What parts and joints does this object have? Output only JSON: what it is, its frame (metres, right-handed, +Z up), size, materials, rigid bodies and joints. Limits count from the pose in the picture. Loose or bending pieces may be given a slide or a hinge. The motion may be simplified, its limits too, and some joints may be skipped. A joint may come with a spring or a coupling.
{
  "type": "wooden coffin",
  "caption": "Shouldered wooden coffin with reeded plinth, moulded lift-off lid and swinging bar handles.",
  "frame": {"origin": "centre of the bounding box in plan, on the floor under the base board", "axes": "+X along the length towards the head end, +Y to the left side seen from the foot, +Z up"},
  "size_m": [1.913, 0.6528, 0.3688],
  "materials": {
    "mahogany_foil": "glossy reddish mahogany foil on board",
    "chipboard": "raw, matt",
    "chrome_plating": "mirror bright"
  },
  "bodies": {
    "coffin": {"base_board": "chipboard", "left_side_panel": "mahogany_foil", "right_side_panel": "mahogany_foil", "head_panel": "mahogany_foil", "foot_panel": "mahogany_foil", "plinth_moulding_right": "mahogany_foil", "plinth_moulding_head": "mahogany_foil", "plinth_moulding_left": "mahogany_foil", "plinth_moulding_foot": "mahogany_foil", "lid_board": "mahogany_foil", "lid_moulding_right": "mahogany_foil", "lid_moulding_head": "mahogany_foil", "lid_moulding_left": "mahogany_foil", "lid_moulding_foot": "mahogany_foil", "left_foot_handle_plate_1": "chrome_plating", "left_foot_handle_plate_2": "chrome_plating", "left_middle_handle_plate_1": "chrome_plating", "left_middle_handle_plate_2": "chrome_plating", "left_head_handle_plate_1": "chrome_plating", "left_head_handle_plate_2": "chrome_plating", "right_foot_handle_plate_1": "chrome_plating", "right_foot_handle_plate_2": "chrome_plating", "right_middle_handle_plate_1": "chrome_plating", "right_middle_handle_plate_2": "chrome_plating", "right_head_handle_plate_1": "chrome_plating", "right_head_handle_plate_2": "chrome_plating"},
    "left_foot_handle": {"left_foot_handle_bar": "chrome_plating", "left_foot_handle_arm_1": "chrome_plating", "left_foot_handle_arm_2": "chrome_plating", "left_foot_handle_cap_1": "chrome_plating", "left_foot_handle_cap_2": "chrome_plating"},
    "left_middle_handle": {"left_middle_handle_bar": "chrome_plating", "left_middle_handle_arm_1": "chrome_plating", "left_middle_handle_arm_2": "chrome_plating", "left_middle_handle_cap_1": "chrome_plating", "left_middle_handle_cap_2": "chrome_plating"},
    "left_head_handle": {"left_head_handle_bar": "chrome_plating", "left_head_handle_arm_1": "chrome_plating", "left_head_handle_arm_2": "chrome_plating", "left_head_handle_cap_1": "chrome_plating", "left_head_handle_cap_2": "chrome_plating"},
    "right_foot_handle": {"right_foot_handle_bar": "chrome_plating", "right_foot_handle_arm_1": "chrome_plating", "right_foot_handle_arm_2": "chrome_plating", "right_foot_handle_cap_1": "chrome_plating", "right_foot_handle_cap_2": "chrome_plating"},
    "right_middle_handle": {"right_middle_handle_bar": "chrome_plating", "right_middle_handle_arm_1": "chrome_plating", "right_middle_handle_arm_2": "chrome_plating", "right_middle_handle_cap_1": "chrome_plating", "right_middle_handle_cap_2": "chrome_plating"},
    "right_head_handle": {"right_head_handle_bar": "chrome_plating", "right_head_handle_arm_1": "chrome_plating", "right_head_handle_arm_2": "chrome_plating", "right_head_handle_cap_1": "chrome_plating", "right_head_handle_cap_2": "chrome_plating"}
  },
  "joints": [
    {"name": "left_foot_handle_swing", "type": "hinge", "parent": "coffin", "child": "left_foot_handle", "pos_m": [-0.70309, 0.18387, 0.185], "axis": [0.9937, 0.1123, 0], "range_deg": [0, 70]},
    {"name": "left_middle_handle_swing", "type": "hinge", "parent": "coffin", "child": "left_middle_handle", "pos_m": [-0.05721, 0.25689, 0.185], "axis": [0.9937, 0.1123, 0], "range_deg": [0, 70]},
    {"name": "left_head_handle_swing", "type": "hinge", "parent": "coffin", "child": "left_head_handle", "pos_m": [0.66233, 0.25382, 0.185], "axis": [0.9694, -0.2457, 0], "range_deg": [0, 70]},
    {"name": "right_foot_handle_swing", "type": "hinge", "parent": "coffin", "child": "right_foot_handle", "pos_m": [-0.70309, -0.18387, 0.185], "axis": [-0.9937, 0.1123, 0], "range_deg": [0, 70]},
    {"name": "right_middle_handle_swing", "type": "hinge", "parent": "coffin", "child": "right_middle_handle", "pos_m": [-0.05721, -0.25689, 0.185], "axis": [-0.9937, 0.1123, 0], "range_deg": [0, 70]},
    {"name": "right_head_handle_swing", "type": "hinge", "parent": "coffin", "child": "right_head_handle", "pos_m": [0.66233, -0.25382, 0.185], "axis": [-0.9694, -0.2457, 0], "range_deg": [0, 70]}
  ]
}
• • • •
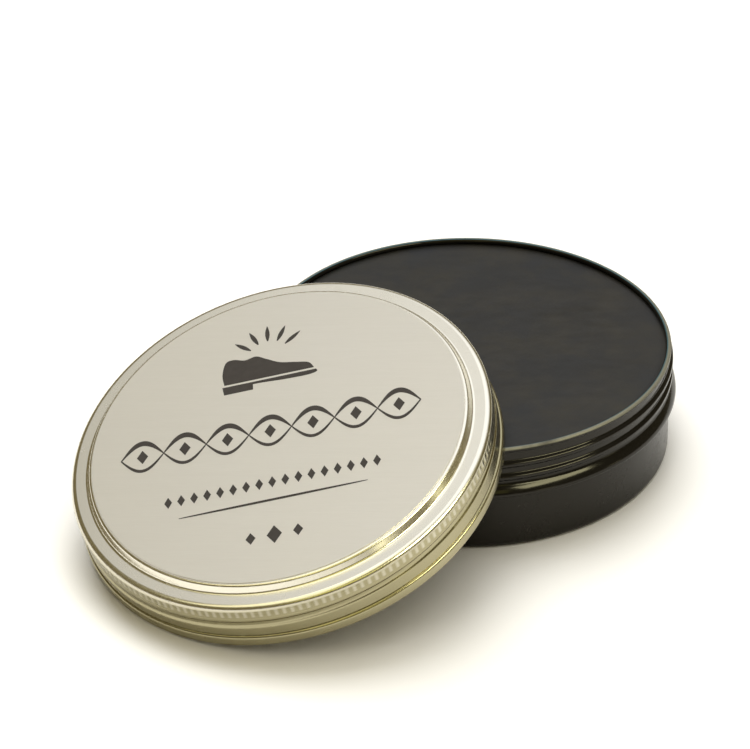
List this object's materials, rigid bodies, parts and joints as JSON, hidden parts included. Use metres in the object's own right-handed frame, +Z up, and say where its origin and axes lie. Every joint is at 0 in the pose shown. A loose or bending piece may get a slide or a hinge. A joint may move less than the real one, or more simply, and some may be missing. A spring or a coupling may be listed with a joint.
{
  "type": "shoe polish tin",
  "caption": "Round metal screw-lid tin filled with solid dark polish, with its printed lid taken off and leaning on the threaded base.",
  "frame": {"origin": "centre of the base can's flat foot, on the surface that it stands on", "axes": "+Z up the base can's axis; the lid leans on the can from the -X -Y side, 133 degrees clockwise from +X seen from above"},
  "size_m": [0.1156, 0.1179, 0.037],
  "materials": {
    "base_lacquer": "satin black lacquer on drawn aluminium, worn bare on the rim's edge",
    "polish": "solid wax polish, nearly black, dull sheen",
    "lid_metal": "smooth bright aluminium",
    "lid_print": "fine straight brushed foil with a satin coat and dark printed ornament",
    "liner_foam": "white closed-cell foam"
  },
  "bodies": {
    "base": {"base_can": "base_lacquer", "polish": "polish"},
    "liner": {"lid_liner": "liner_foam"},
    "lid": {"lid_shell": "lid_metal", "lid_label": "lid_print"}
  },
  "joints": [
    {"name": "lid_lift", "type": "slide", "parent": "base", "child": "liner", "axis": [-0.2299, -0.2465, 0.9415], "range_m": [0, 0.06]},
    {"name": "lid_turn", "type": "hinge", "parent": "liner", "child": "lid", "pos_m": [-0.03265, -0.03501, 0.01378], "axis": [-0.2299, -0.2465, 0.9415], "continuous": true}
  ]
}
• • • •
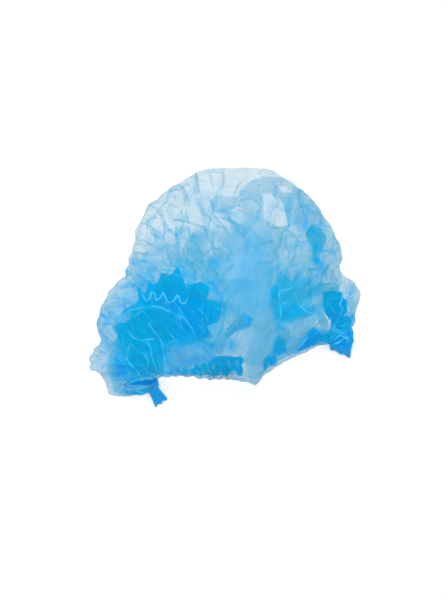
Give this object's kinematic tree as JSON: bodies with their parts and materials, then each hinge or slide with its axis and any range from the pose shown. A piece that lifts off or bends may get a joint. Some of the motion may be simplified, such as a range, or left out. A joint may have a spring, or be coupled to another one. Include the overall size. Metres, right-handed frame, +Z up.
• • • •
Locate the word "shown" in the records and collect each line it appears in.

List this object's materials, rigid bodies, parts and joints as JSON, hidden parts included. Use metres in the object's own right-handed frame, +Z up, and say where its origin and axes lie. Every joint is at 0 in the pose shown. A loose or bending piece may get a slide or a hinge. A joint may move less than the real one, or more simply, and some may be missing. A spring or a coupling may be listed with a joint.
Give this object's kinematic tree as JSON: bodies with their parts and materials, then each hinge or slide with its axis and any range from the pose shown. A piece that lifts off or bends may get a joint. Some of the motion may be simplified, such as a range, or left out. A joint may have a spring, or be coupled to another one. Include the overall size. Metres, right-handed frame, +Z up.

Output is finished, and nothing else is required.